Which One Actually Fits You

A few honest situations, from someone who’s done both more times than I can count:
- Everyday makeup, real mornings, real budget: Go traditional. Airbrush’s cost and learning curve just aren’t worth it for a Tuesday morning.
- A wedding, big event, or anything getting photographed a lot: This is airbrush’s moment to shine. It’s built for long wear and looking flawless on camera.
- Video or on-camera work: Airbrush again, same reason it’s the standard in film and TV. It holds up beautifully even under bright lights and close up cameras.
- Dry or sensitive skin: Be a little careful either way. Alcohol-based airbrush formulas can be drying, and honestly the fine mist can cling to dry patches and peach fuzz in a way that looks worse, not better. A well moisturized face with a silicone-based airbrush formula can still work, but traditional makeup will almost always blend in more seamlessly on dry or dehydrated skin [1]. How you prep matters more than which tool you pick either way. I still get this one wrong sometimes, honestly.
- Oily or combination skin: Either can work well here, though I’d lean traditional first if you’re newer to this, just because it’s easier to blot and fix on the fly mid event.

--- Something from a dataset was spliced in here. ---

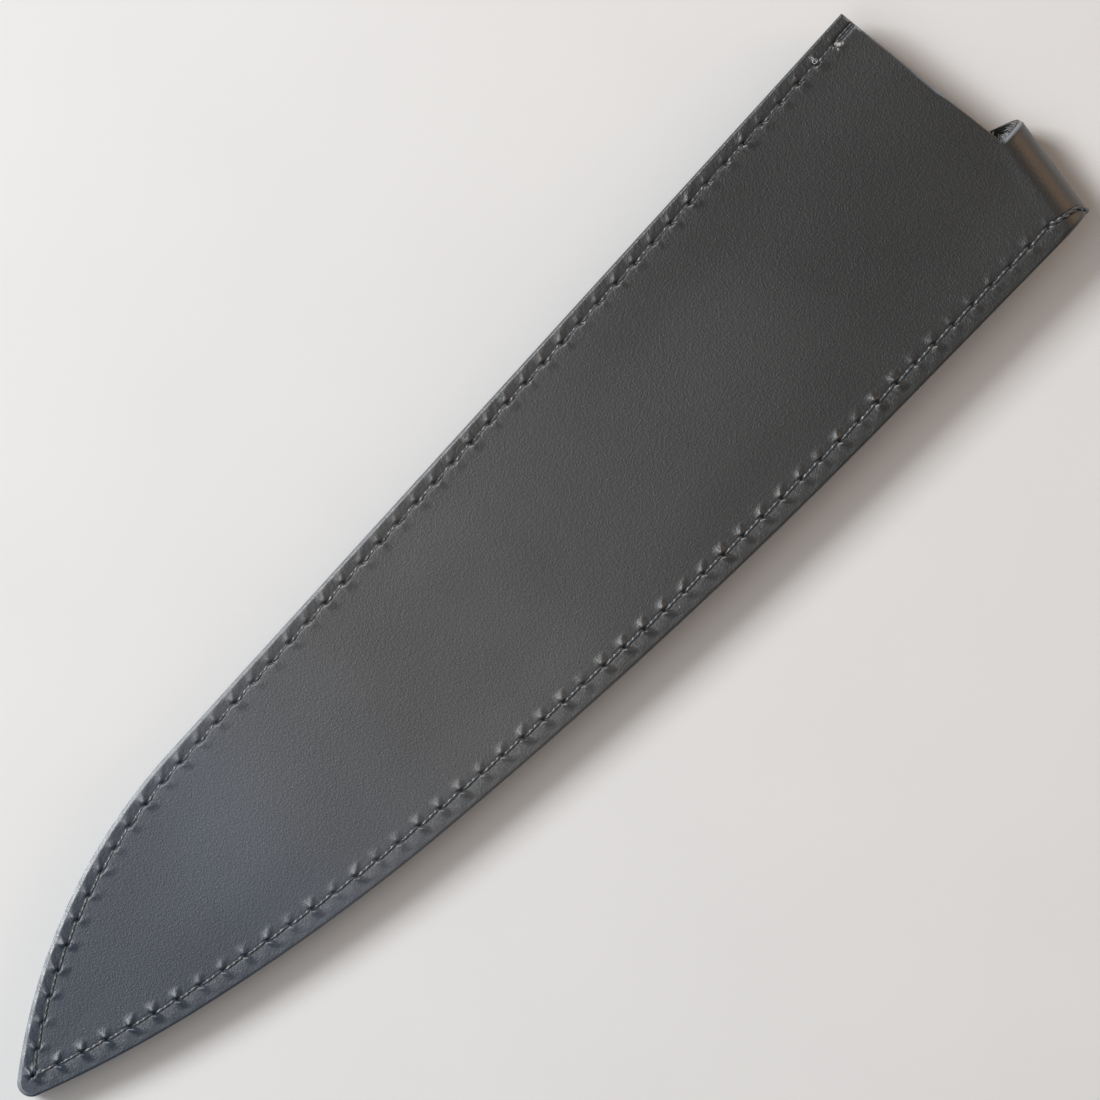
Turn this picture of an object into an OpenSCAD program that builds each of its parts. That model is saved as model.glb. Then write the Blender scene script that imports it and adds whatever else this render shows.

- Mature skin: I tend to reach for traditional more often here, a heavier hand with a brush can settle into fine lines, so a lighter sponge touch or a thin airbrush layer both tend to look better than piling on product.
The Bottom Line

Neither one is the better choice. They’re just built for different jobs, and if you ask me, that whole debate is kind of tired anyway. If you’re doing your makeup every day, start with traditional. If you’ve got a big, photographed day ahead of you, airbrush is worth the extra cost and practice. I use both myself, depending on what my day looks like. You might end up doing the same, and there’s nothing wrong with owning both a brush and a gun. Some of my favorite looks over the years have actually mixed the two, airbrush as a base with a little traditional powder and blush layered on top for definition. Rules are more like guidelines here, honestly, once you know what each tool is actually good at.